Scientific classification
- Kingdom: Animalia
- Phylum: Arthropoda
- Subphylum: Chelicerata
- Class: Arachnida
- Order: Araneae
- Infraorder: Mygalomorphae
- Family: Atypidae
- Genus: Calommata
- Species: C. meridionalis
- Binomial name: Calommata meridionalis Fourie, Haddad & Jocqué, 2011

= Calommata meridionalis =

- Authority: Fourie, Haddad & Jocqué, 2011
- Conservation status: NT

Species of spider

Calommata meridionalis is a species of spider in the genus Calommata of the family Atypidae. It is endemic to South Africa, where it is commonly known as the Free State African purse-web spider.

==Distribution==
Calommata meridionalis is known only from the Free State province of South Africa, where it has been recorded from three localities: Erfenis Dam Nature Reserve, the National Botanical Gardens in Bloemfontein, and Vaal Dam near Oranjeville.

==Habitat and ecology==
This species is a free-living burrow dweller found in the Grassland Biome. Males have been collected exclusively by pitfall traps during spring and early summer (September to early December) during the mating season. They are found in areas with dark clay and loamy-clay soils, usually near water bodies, and not from sites with sandy soils. The females and their purse-webs have yet to be discovered.

==Conservation status==
Calommata meridionalis is listed as Near Threatened under the B criterion by the South African National Biodiversity Institute (SANBI).
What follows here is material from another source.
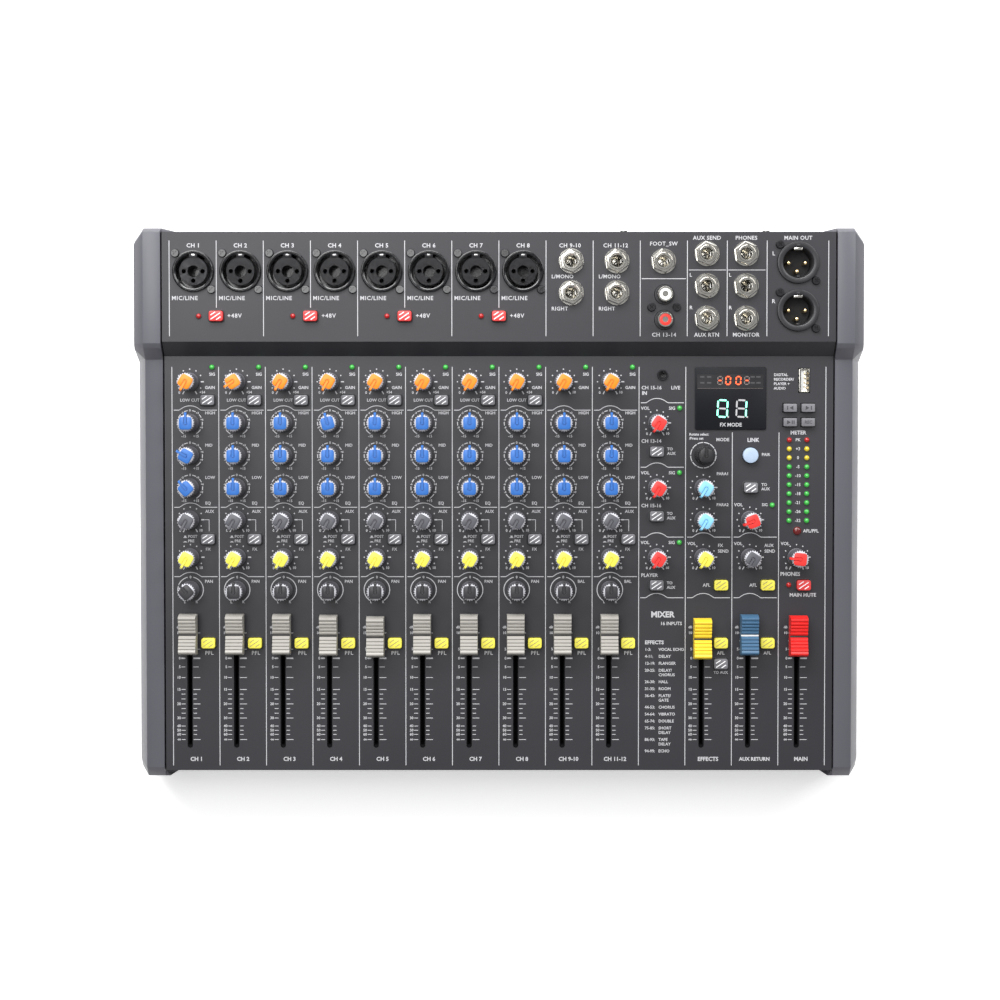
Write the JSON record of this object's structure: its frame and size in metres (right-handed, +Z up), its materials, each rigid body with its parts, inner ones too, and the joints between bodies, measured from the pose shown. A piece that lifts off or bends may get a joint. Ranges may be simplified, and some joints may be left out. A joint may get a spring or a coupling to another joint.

As a Free State endemic described in 2011, it is known only from males and recorded from three localities in a restricted area at elevations of 1332-1548 meters above sea level. The species is suspected to occur at between 10 and 15 locations and faces ongoing decline of suitable habitat due to crop cultivation and erosion by dam banks.

The species is protected in Erfenis Dam Nature Reserve and the National Botanical Gardens, Bloemfontein. It is threatened by habitat loss due to crop cultivation, erosion of river and dam banks, and habitat degradation from livestock grazing.

==Description==

Only the male of Calommata meridionalis is known. Like other members of the genus, it shows the characteristic features of Atypidae, including the reduced size of the first leg and the typical mygalomorph body plan.